_Challenge_
Write every line of the material out exactly as shown.

+ + + + +

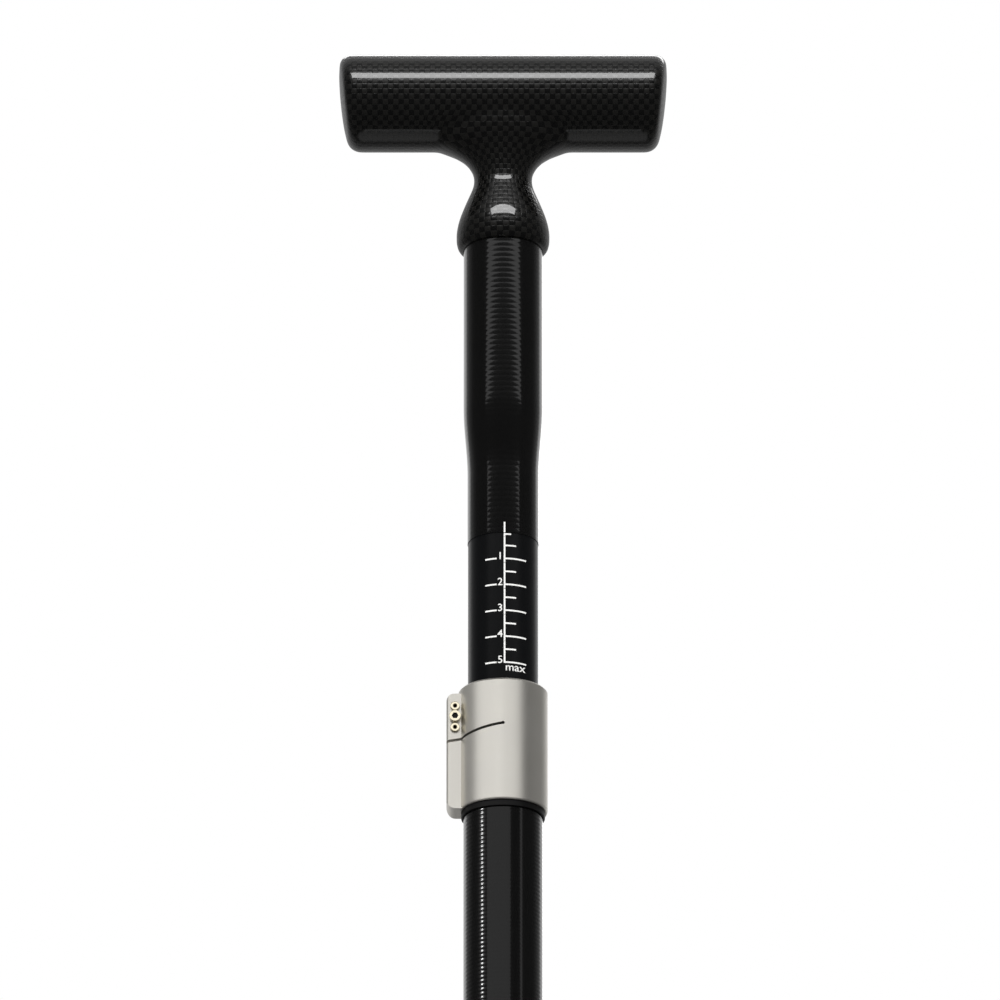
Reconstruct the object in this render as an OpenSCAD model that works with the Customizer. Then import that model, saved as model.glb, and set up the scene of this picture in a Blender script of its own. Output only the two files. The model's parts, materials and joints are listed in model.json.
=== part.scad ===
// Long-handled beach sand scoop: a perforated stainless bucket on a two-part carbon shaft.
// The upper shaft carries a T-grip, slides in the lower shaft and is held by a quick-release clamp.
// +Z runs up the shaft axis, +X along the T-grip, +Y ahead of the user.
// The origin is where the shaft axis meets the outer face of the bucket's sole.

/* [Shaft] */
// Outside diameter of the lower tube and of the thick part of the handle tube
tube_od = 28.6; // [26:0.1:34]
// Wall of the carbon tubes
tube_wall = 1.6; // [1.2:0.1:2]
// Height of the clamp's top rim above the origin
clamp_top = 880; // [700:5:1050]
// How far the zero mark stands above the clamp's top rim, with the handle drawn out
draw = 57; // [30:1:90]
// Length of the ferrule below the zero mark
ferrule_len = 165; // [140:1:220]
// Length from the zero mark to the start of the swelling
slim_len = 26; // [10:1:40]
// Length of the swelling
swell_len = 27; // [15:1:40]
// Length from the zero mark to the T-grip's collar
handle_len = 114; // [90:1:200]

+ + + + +

_Solution to the problem_
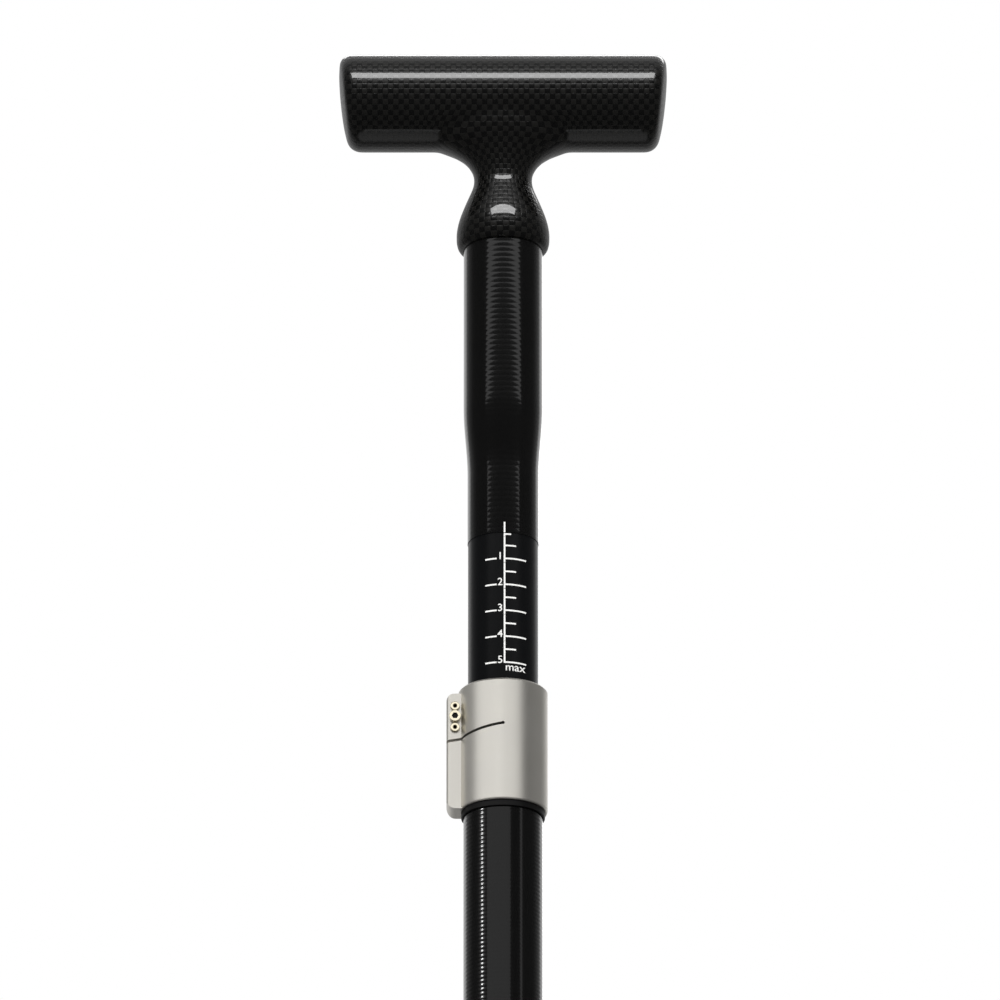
Reconstruct the object in this render as an OpenSCAD model that works with the Customizer. Then import that model, saved as model.glb, and set up the scene of this picture in a Blender script of its own. Output only the two files. The model's parts, materials and joints are listed in model.json.
=== part.scad ===
// Long-handled beach sand scoop: a perforated stainless bucket on a two-part carbon shaft.
// The upper shaft carries a T-grip, slides in the lower shaft and is held by a quick-release clamp.
// +Z runs up the shaft axis, +X along the T-grip, +Y ahead of the user.
// The origin is where the shaft axis meets the outer face of the bucket's sole.

/* [Shaft] */
// Outside diameter of the lower tube and of the thick part of the handle tube
tube_od = 28.6; // [26:0.1:34]
// Wall of the carbon tubes
tube_wall = 1.6; // [1.2:0.1:2]
// Height of the clamp's top rim above the origin
clamp_top = 880; // [700:5:1050]
// How far the zero mark stands above the clamp's top rim, with the handle drawn out
draw = 57; // [30:1:90]
// Length of the ferrule below the zero mark
ferrule_len = 165; // [140:1:220]
// Length from the zero mark to the start of the swelling
slim_len = 26; // [10:1:40]
// Length of the swelling
swell_len = 27; // [15:1:40]
// Length from the zero mark to the T-grip's collar
handle_len = 114; // [90:1:200]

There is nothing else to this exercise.